• _GOAL OF THE EXERCISE_: Extract each line of the data and write it out again exactly.

━━━━━ DATA RECORDS

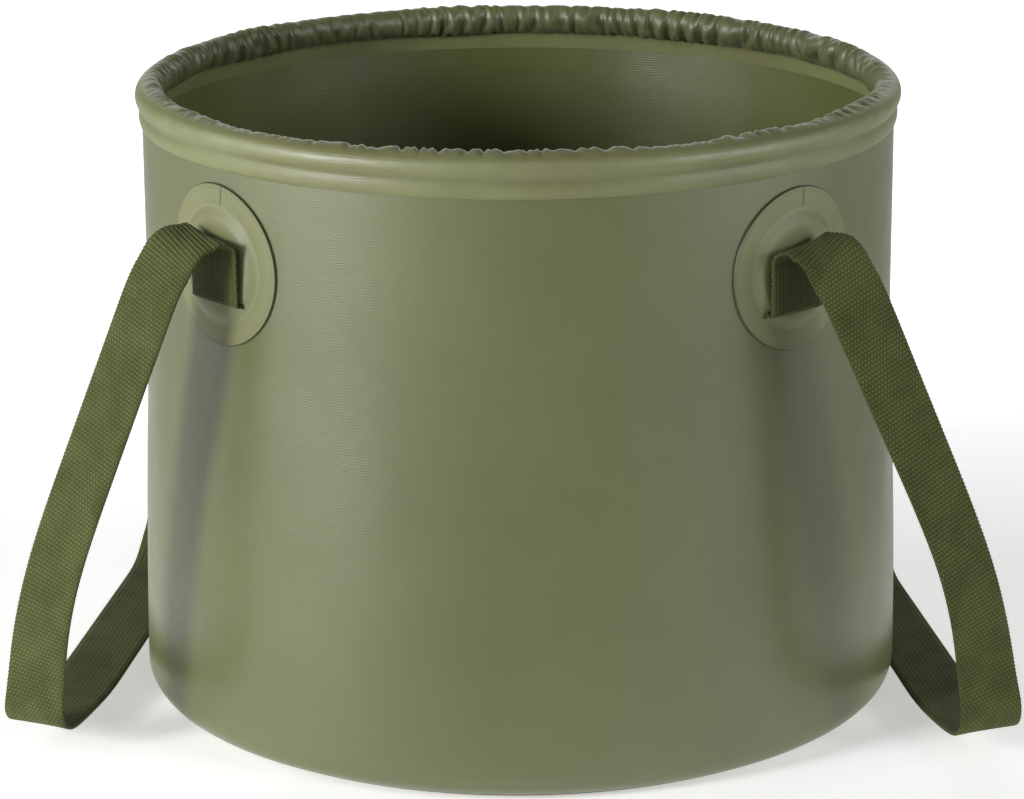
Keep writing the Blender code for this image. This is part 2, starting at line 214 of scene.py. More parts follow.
class Wiring:
    """Adds nodes to a node tree and joins their sockets."""

    def __init__(self, tree: bpy.types.NodeTree) -> None:
        """Keep the tree."""
        self.tree = tree

    def node(self, kind: str, **settings: object) -> bpy.types.Node:
        """Add a node.

        Args:
            kind: Blender's name of the node's type.
            settings: The node's properties.

        Returns:
            The new node.
        """
        made = self.tree.nodes.new(kind)
        for name, value in settings.items():
            setattr(made, name, value)
        return made

    def feed(self, socket: Socket, value: object) -> None:
        """Join a socket to an input, or set the input to a value.

        Args:
            socket: The input.
            value: An output socket or a plain value.
        """
        if isinstance(value, Socket):
            self.tree.links.new(value, socket)
        else:
            socket.default_value = value

    def fill(self, made: bpy.types.Node, **values: object) -> bpy.types.Node:
        """Feed the named inputs of a node.

        Args:
            made: The node.
            values: Its inputs, with _ for a space in a name.

        Returns:
            The same node.
        """
        for name, value in values.items():
            self.feed(made.inputs[name.replace("_", " ")], value)
        return made

    def group(self, tree: bpy.types.NodeTree, **values: object) -> bpy.types.Node:
        """Place a shader node group and feed its named inputs."""
        return self.fill(self.node("ShaderNodeGroup", node_tree=tree), **values)

    def math(self, operation: str, *values: object, clamp: bool = False) -> Socket:
        """Add a Math node.

        Args:
            operation: The operation's name.
            values: Its inputs, numbers or sockets.
            clamp: Whether the result is kept between 0 and 1.

        Returns:
            The result's socket.
        """
        made = self.node("ShaderNodeMath", operation=operation, use_clamp=clamp)
        for socket, value in zip(made.inputs, values):
            self.feed(socket, value)
        return made.outputs[0]

    def times(self, first: object, second: object, clamp: bool = False) -> Socket:
        """The product of two values."""
        return self.math("MULTIPLY", first, second, clamp=clamp)

    def scaled(self, value: object, factor: object, offset: object, clamp: bool = False) -> Socket:
        """A value times a factor, plus an offset."""
        return self.math("MULTIPLY_ADD", value, factor, offset, clamp=clamp)

    def larger(self, first: object, second: object) -> Socket:
        """The larger of two values."""
        return self.math("MAXIMUM", first, second)

    def parts(self, vector: object) -> tuple[Socket, Socket, Socket]:
        """The X, Y and Z of a vector."""
        made = self.node("ShaderNodeSeparateXYZ")
        self.feed(made.inputs[0], vector)
        return tuple(made.outputs)

    def vector(self, x: object, y: object, z: object = 0.0) -> Socket:
        """The vector of three values."""
        return self.fill(self.node("ShaderNodeCombineXYZ"), X=x, Y=y, Z=z).outputs[0]

    def ramp(self, value: object, low: object, high: object, start: float = 0.0, end: float = 1.0) -> Socket:
        """Turn a value that runs from low to high into one from start to end, eased at both.

        Args:
            value: The value's socket.
            low: Where the ramp starts.
            high: Where the ramp ends.
            start: The result up to low.
            end: The result from high on.

        Returns:
            The result's socket.
        """
        made = self.node("ShaderNodeMapRange", interpolation_type="SMOOTHSTEP")
        self.fill(made, Value=value, From_Min=low, From_Max=high, To_Min=start, To_Max=end)
        return made.outputs["Result"]

    def noise(self, vector: object, scale: object, detail: float = 2.0, rough: float = 0.5) -> Socket:
        """Add a Noise Texture.

        Args:
            vector: Where it is read.
            scale: Cells in a metre.
            detail: Number of finer layers.
            rough: Strength of the finer layers.

        Returns:
            The socket of its value, from 0 to 1.
        """
        made = self.node("ShaderNodeTexNoise")
        return self.fill(made, Vector=vector, Scale=scale, Detail=detail, Roughness=rough).outputs[0]

    def blend(self, share: object, first: object, second: object) -> Socket:
        """Mix two colours.

        Args:
            share: Share of the second colour.
            first: The first colour.
            second: The second colour.

        Returns:
            The socket of the mixed colour.
        """
        made = self.node("ShaderNodeMix", data_type="RGBA")
        factor, colour, other = made.inputs[0], made.inputs[6], made.inputs[7]
        for socket, value in ((factor, share), (colour, first), (other, second)):
            self.feed(socket, value)
        return made.outputs[2]


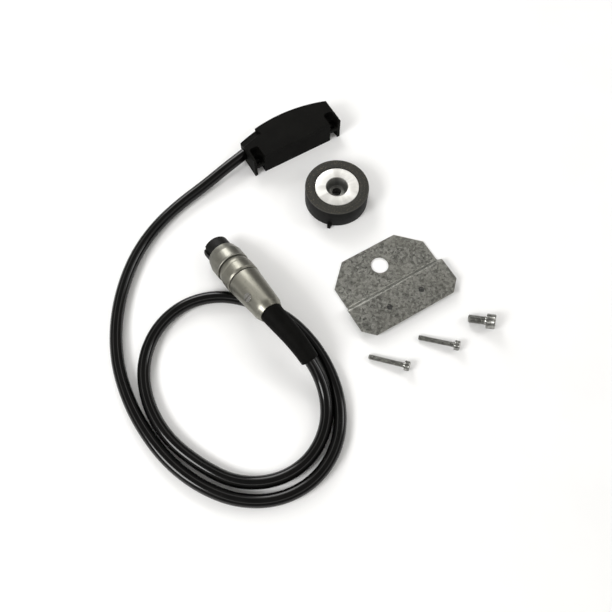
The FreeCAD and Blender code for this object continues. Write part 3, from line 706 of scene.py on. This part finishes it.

━━━━━━━━━━

• _REPLY TO THE EXERCISE_:
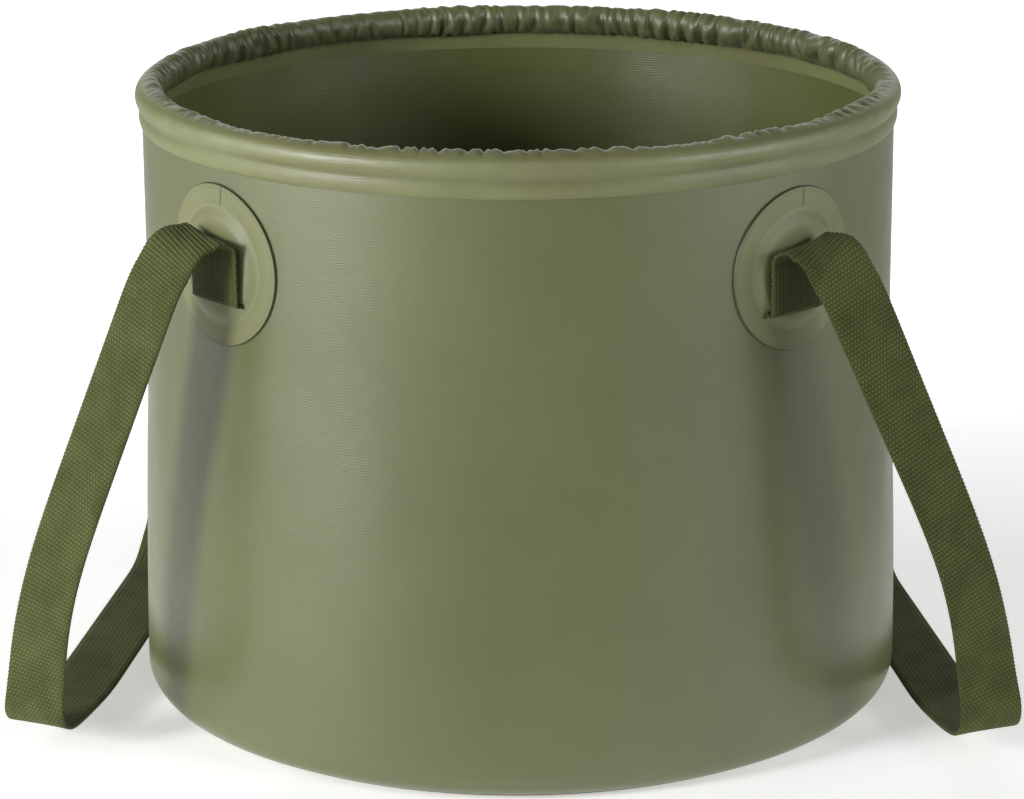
Keep writing the Blender code for this image. This is part 2, starting at line 214 of scene.py. More parts follow.
class Wiring:
    """Adds nodes to a node tree and joins their sockets."""

    def __init__(self, tree: bpy.types.NodeTree) -> None:
        """Keep the tree."""
        self.tree = tree

    def node(self, kind: str, **settings: object) -> bpy.types.Node:
        """Add a node.

        Args:
            kind: Blender's name of the node's type.
            settings: The node's properties.

        Returns:
            The new node.
        """
        made = self.tree.nodes.new(kind)
        for name, value in settings.items():
            setattr(made, name, value)
        return made

    def feed(self, socket: Socket, value: object) -> None:
        """Join a socket to an input, or set the input to a value.

        Args:
            socket: The input.
            value: An output socket or a plain value.
        """
        if isinstance(value, Socket):
            self.tree.links.new(value, socket)
        else:
            socket.default_value = value

    def fill(self, made: bpy.types.Node, **values: object) -> bpy.types.Node:
        """Feed the named inputs of a node.

        Args:
            made: The node.
            values: Its inputs, with _ for a space in a name.

        Returns:
            The same node.
        """
        for name, value in values.items():
            self.feed(made.inputs[name.replace("_", " ")], value)
        return made

    def group(self, tree: bpy.types.NodeTree, **values: object) -> bpy.types.Node:
        """Place a shader node group and feed its named inputs."""
        return self.fill(self.node("ShaderNodeGroup", node_tree=tree), **values)

    def math(self, operation: str, *values: object, clamp: bool = False) -> Socket:
        """Add a Math node.

        Args:
            operation: The operation's name.
            values: Its inputs, numbers or sockets.
            clamp: Whether the result is kept between 0 and 1.

        Returns:
            The result's socket.
        """
        made = self.node("ShaderNodeMath", operation=operation, use_clamp=clamp)
        for socket, value in zip(made.inputs, values):
            self.feed(socket, value)
        return made.outputs[0]

    def times(self, first: object, second: object, clamp: bool = False) -> Socket:
        """The product of two values."""
        return self.math("MULTIPLY", first, second, clamp=clamp)

    def scaled(self, value: object, factor: object, offset: object, clamp: bool = False) -> Socket:
        """A value times a factor, plus an offset."""
        return self.math("MULTIPLY_ADD", value, factor, offset, clamp=clamp)

    def larger(self, first: object, second: object) -> Socket:
        """The larger of two values."""
        return self.math("MAXIMUM", first, second)

    def parts(self, vector: object) -> tuple[Socket, Socket, Socket]:
        """The X, Y and Z of a vector."""
        made = self.node("ShaderNodeSeparateXYZ")
        self.feed(made.inputs[0], vector)
        return tuple(made.outputs)

    def vector(self, x: object, y: object, z: object = 0.0) -> Socket:
        """The vector of three values."""
        return self.fill(self.node("ShaderNodeCombineXYZ"), X=x, Y=y, Z=z).outputs[0]

    def ramp(self, value: object, low: object, high: object, start: float = 0.0, end: float = 1.0) -> Socket:
        """Turn a value that runs from low to high into one from start to end, eased at both.

        Args:
            value: The value's socket.
            low: Where the ramp starts.
            high: Where the ramp ends.
            start: The result up to low.
            end: The result from high on.

        Returns:
            The result's socket.
        """
        made = self.node("ShaderNodeMapRange", interpolation_type="SMOOTHSTEP")
        self.fill(made, Value=value, From_Min=low, From_Max=high, To_Min=start, To_Max=end)
        return made.outputs["Result"]

    def noise(self, vector: object, scale: object, detail: float = 2.0, rough: float = 0.5) -> Socket:
        """Add a Noise Texture.

        Args:
            vector: Where it is read.
            scale: Cells in a metre.
            detail: Number of finer layers.
            rough: Strength of the finer layers.

        Returns:
            The socket of its value, from 0 to 1.
        """
        made = self.node("ShaderNodeTexNoise")
        return self.fill(made, Vector=vector, Scale=scale, Detail=detail, Roughness=rough).outputs[0]

    def blend(self, share: object, first: object, second: object) -> Socket:
        """Mix two colours.

        Args:
            share: Share of the second colour.
            first: The first colour.
            second: The second colour.

        Returns:
            The socket of the mixed colour.
        """
        made = self.node("ShaderNodeMix", data_type="RGBA")
        factor, colour, other = made.inputs[0], made.inputs[6], made.inputs[7]
        for socket, value in ((factor, share), (colour, first), (other, second)):
            self.feed(socket, value)
        return made.outputs[2]


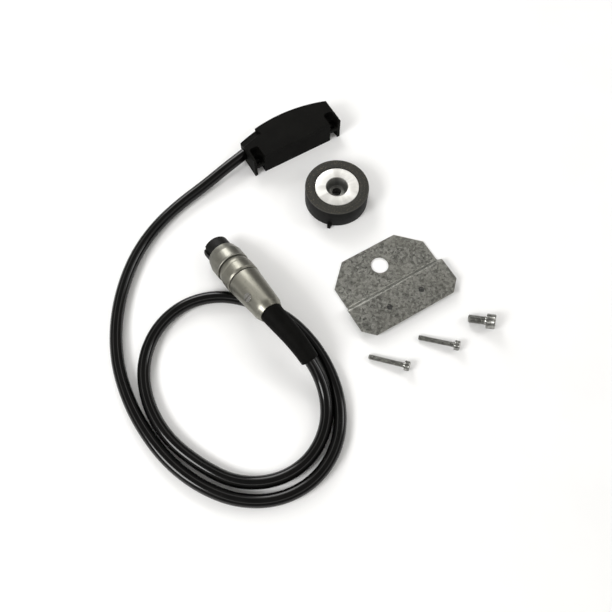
The FreeCAD and Blender code for this object continues. Write part 3, from line 706 of scene.py on. This part finishes it.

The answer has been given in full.